History Gabon

7000 BC - mid 1900s

The oldest human artefacts discovered in Gabon are stone spearheads dating back to 7000 BC, but little more is known about Gabonese prehistory. The earliest of the present inhabitants are the Pygmies; from 1100 AD onwards various Bantu tribes began migrating into the area. It was during this period of migration, which continued for several centuries, that the Portuguese discovered Gabon in 1472.
Thereafter, Gabon was primarily of interest to the Dutch, French and British, who negotiated with the coastal tribes for slaves and ivory from the interior. The slave trade ceased in the middle of the 19th century, but not before it had destroyed the social inter-relationships of the tribes it affected. The French annexed land on either side of the Gabon River peacefully during the mid-19th century as a province of French Equatorial Africa.

1960 - 1967

In 1960, after a 3-year period of internal self-government, the Republic of Gabon moved smoothly into independence. A French-style constitution was adopted the following year and Léon M'Ba became the country’s first President. After seven years of stormy pluralism, the ruling Parti Démocratique Gabonais (PDG) declared Gabon a one-party state, but retained broadly pro-Western policies.

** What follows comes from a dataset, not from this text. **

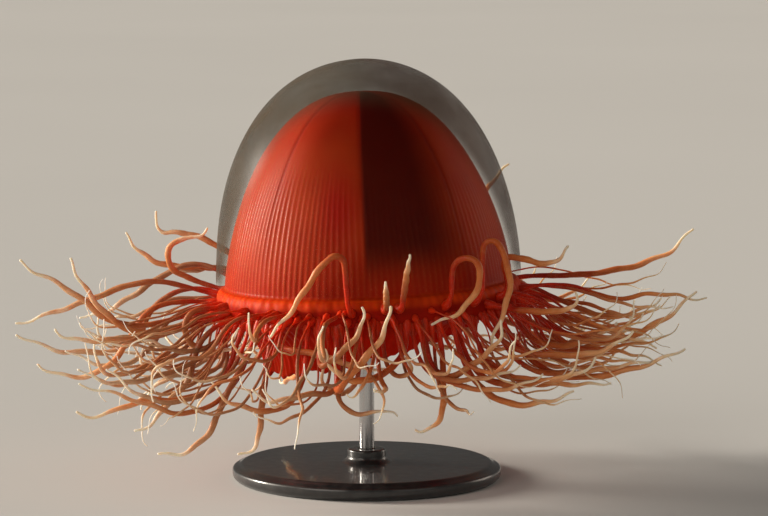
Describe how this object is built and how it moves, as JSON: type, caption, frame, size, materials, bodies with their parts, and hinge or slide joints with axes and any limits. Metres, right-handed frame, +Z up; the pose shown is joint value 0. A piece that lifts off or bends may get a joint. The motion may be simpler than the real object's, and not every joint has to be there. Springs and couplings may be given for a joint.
{
  "type": "jellyfish",
  "caption": "Life-size still model of a deep-sea jellyfish with a clear dome over a red lining, a red velum and a wide fringe of pale-tipped tentacles, on a small round stand.",
  "frame": {"origin": "middle of the stand base's underside, straight under the rod", "axes": "+Z up, out of the bell's top; +X to the right as the animal is seen from the front; -Y towards the viewer"},
  "size_m": [0.0824, 0.0656, 0.05],
  "materials": {
    "clear_jelly": "clear soft jelly, wet and glossy, faintly grey",
    "red_lining": "wet flesh, deep red, finely pleated lengthwise, with a pearly sheen",
    "margin_red": "wet flesh, bright orange-red",
    "velum_red": "thin wet membrane, dark red",
    "stomach_red": "wet flesh, dark red",
    "gonad_red": "wet flesh, red, slightly grainy",
    "tentacle_flesh": "translucent wet flesh, orange-red at the root, tan along the length, cream at the tip",
    "base_lacquer": "satin black lacquer on steel",
    "rod_steel": "fine brushed steel"
  },
  "bodies": {
    "root": {"bell_jelly": "clear_jelly", "bell_lining": "red_lining", "gonad_1": "gonad_red", "gonad_2": "gonad_red", "gonad_3": "gonad_red", "gonad_4": "gonad_red", "gonad_5": "gonad_red", "gonad_6": "gonad_red", "gonad_7": "gonad_red", "gonad_8": "gonad_red", "manubrium": "stomach_red", "margin_ring": "margin_red", "stand_base": "base_lacquer", "stand_rod": "rod_steel", "tentacle_01_root": "tentacle_flesh", "tentacle_01_tip": "tentacle_flesh", "tentacle_02_root": "tentacle_flesh", "tentacle_02_tip": "tentacle_flesh", "tentacle_03": "tentacle_flesh", "tentacle_04": "tentacle_flesh", "tentacle_05": "tentacle_flesh", "tentacle_06": "tentacle_flesh", "tentacle_07": "tentacle_flesh", "tentacle_08_root": "tentacle_flesh", "tentacle_08_tip": "tentacle_flesh", "tentacle_09": "tentacle_flesh", "tentacle_10": "tentacle_flesh", "tentacle_11": "tentacle_flesh", "tentacle_12": "tentacle_flesh", "tentacle_13": "tentacle_flesh", "tentacle_14": "tentacle_flesh", "tentacle_15": "tentacle_flesh", "tentacle_16": "tentacle_flesh", "tentacle_17": "tentacle_flesh", "tentacle_18": "tentacle_flesh", "tentacle_19": "tentacle_flesh", "tentacle_20": "tentacle_flesh", "tentacle_21": "tentacle_flesh", "tentacle_22": "tentacle_flesh", "tentacle_23": "tentacle_flesh", "tentacle_24": "tentacle_flesh", "tentacle_25": "tentacle_flesh", "tentacle_26_root": "tentacle_flesh", "tentacle_26_tip": "tentacle_flesh", "tentacle_27": "tentacle_flesh", "tentacle_28": "tentacle_flesh", "tentacle_29": "tentacle_flesh", "tentacle_30": "tentacle_flesh", "tentacle_31": "tentacle_flesh", "tentacle_32": "tentacle_flesh", "tentacle_33": "tentacle_flesh", "tentacle_34_root": "tentacle_flesh", "tentacle_34_tip": "tentacle_flesh", "tentacle_35": "tentacle_flesh", "tentacle_36": "tentacle_flesh", "tentacle_37": "tentacle_flesh", "tentacle_38": "tentacle_flesh", "tentacle_39": "tentacle_flesh", "tentacle_40": "tentacle_flesh", "velum": "velum_red"}
  },
  "joints": []
}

Omar Bongo Ondimba, who succeeded as president on the death of M'Ba in 1967 and who is now Africa's second-longest-standing head of state (after Eyadéma of Togo), has maintained these pro-Western policies ever since. At their heart are exceptionally close relations with the French. Gabon remains France's principal supplier of uranium and a number of other strategic minerals.

Facts and figures Gabon

1990 - 2007

From 1990, in common with much of the rest of Africa, the Bongo government pursued transformation from a one-party state to a pluralistic political system. The 120-seat elected National Assembly has acquired genuine political power although it remains dominated by the PDG, which at the last election in February 1997 captured 85 seats. Half of the remaining seats were won by what is now the principal opposition party, the Rassemblement National des Bûcherons. A close ally of Bongo's, Paulin Obame Nguéma resumed as premier after first taking over the post in October 1994. However, in the spring of 1999, he was replaced by another prominent PDG figure, Jean-Francois Ntoutoume.

On September 14, 2007 René Ndémezo'o Obiang, the government's spokesman, announced that Gabon's cabinet council has decided to formally abolish the death penalty, which hasn't been applied in the country for about two decades.